_EXERCISE REQUIREMENTS_: Would you restate all the data that follows, word for word?
** begin **
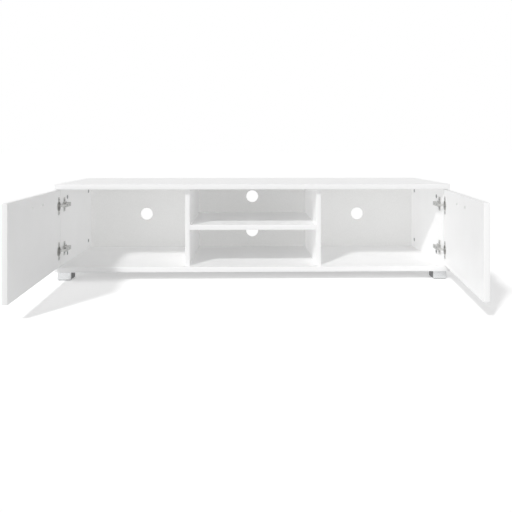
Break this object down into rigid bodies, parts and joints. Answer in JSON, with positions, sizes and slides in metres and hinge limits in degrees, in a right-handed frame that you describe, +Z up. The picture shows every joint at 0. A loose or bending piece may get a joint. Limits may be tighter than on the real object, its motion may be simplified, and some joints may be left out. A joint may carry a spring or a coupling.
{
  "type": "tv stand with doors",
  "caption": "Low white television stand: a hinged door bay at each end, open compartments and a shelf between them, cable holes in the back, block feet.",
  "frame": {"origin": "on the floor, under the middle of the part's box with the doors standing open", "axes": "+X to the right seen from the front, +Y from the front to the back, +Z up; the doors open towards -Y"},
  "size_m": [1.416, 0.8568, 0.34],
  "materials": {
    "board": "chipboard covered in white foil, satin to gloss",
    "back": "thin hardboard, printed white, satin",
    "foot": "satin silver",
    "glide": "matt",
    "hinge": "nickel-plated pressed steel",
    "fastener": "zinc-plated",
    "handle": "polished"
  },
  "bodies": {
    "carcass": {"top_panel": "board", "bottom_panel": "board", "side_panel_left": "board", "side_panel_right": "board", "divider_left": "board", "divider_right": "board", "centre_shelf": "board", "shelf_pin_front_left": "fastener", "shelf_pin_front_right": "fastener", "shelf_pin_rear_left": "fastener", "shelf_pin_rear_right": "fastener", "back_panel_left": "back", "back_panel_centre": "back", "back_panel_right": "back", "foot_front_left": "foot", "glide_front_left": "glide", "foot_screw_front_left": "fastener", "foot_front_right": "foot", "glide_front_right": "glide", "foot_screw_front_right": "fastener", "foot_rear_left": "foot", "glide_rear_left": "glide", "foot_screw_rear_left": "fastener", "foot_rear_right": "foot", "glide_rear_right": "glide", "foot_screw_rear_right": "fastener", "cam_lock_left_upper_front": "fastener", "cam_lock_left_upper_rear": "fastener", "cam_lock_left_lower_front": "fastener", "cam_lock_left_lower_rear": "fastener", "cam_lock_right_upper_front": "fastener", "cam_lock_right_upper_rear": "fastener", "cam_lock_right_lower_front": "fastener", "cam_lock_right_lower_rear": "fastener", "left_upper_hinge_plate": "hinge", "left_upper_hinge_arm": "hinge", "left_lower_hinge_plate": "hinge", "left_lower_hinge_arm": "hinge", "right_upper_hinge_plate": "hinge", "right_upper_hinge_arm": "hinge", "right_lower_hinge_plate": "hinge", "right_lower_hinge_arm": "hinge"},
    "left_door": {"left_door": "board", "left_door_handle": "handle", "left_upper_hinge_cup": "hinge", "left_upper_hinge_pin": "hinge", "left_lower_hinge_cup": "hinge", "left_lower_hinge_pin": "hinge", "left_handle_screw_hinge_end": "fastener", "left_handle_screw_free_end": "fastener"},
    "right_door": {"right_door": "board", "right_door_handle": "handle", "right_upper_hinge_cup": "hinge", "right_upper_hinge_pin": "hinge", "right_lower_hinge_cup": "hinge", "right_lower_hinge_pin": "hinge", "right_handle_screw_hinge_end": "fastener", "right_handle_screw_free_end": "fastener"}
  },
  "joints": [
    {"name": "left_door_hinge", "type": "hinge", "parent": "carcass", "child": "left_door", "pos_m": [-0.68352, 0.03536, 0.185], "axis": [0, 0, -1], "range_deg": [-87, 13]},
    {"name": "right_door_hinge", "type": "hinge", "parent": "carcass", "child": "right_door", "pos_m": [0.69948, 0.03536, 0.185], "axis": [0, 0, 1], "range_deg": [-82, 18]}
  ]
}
** end **
_EXPECTED OUTPUT_:
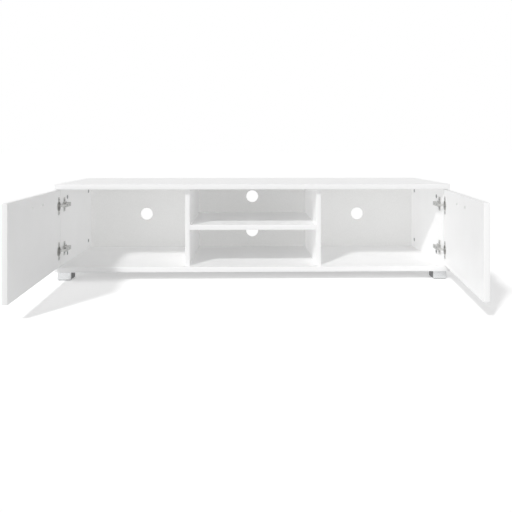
Break this object down into rigid bodies, parts and joints. Answer in JSON, with positions, sizes and slides in metres and hinge limits in degrees, in a right-handed frame that you describe, +Z up. The picture shows every joint at 0. A loose or bending piece may get a joint. Limits may be tighter than on the real object, its motion may be simplified, and some joints may be left out. A joint may carry a spring or a coupling.
{
  "type": "tv stand with doors",
  "caption": "Low white television stand: a hinged door bay at each end, open compartments and a shelf between them, cable holes in the back, block feet.",
  "frame": {"origin": "on the floor, under the middle of the part's box with the doors standing open", "axes": "+X to the right seen from the front, +Y from the front to the back, +Z up; the doors open towards -Y"},
  "size_m": [1.416, 0.8568, 0.34],
  "materials": {
    "board": "chipboard covered in white foil, satin to gloss",
    "back": "thin hardboard, printed white, satin",
    "foot": "satin silver",
    "glide": "matt",
    "hinge": "nickel-plated pressed steel",
    "fastener": "zinc-plated",
    "handle": "polished"
  },
  "bodies": {
    "carcass": {"top_panel": "board", "bottom_panel": "board", "side_panel_left": "board", "side_panel_right": "board", "divider_left": "board", "divider_right": "board", "centre_shelf": "board", "shelf_pin_front_left": "fastener", "shelf_pin_front_right": "fastener", "shelf_pin_rear_left": "fastener", "shelf_pin_rear_right": "fastener", "back_panel_left": "back", "back_panel_centre": "back", "back_panel_right": "back", "foot_front_left": "foot", "glide_front_left": "glide", "foot_screw_front_left": "fastener", "foot_front_right": "foot", "glide_front_right": "glide", "foot_screw_front_right": "fastener", "foot_rear_left": "foot", "glide_rear_left": "glide", "foot_screw_rear_left": "fastener", "foot_rear_right": "foot", "glide_rear_right": "glide", "foot_screw_rear_right": "fastener", "cam_lock_left_upper_front": "fastener", "cam_lock_left_upper_rear": "fastener", "cam_lock_left_lower_front": "fastener", "cam_lock_left_lower_rear": "fastener", "cam_lock_right_upper_front": "fastener", "cam_lock_right_upper_rear": "fastener", "cam_lock_right_lower_front": "fastener", "cam_lock_right_lower_rear": "fastener", "left_upper_hinge_plate": "hinge", "left_upper_hinge_arm": "hinge", "left_lower_hinge_plate": "hinge", "left_lower_hinge_arm": "hinge", "right_upper_hinge_plate": "hinge", "right_upper_hinge_arm": "hinge", "right_lower_hinge_plate": "hinge", "right_lower_hinge_arm": "hinge"},
    "left_door": {"left_door": "board", "left_door_handle": "handle", "left_upper_hinge_cup": "hinge", "left_upper_hinge_pin": "hinge", "left_lower_hinge_cup": "hinge", "left_lower_hinge_pin": "hinge", "left_handle_screw_hinge_end": "fastener", "left_handle_screw_free_end": "fastener"},
    "right_door": {"right_door": "board", "right_door_handle": "handle", "right_upper_hinge_cup": "hinge", "right_upper_hinge_pin": "hinge", "right_lower_hinge_cup": "hinge", "right_lower_hinge_pin": "hinge", "right_handle_screw_hinge_end": "fastener", "right_handle_screw_free_end": "fastener"}
  },
  "joints": [
    {"name": "left_door_hinge", "type": "hinge", "parent": "carcass", "child": "left_door", "pos_m": [-0.68352, 0.03536, 0.185], "axis": [0, 0, -1], "range_deg": [-87, 13]},
    {"name": "right_door_hinge", "type": "hinge", "parent": "carcass", "child": "right_door", "pos_m": [0.69948, 0.03536, 0.185], "axis": [0, 0, 1], "range_deg": [-82, 18]}
  ]
}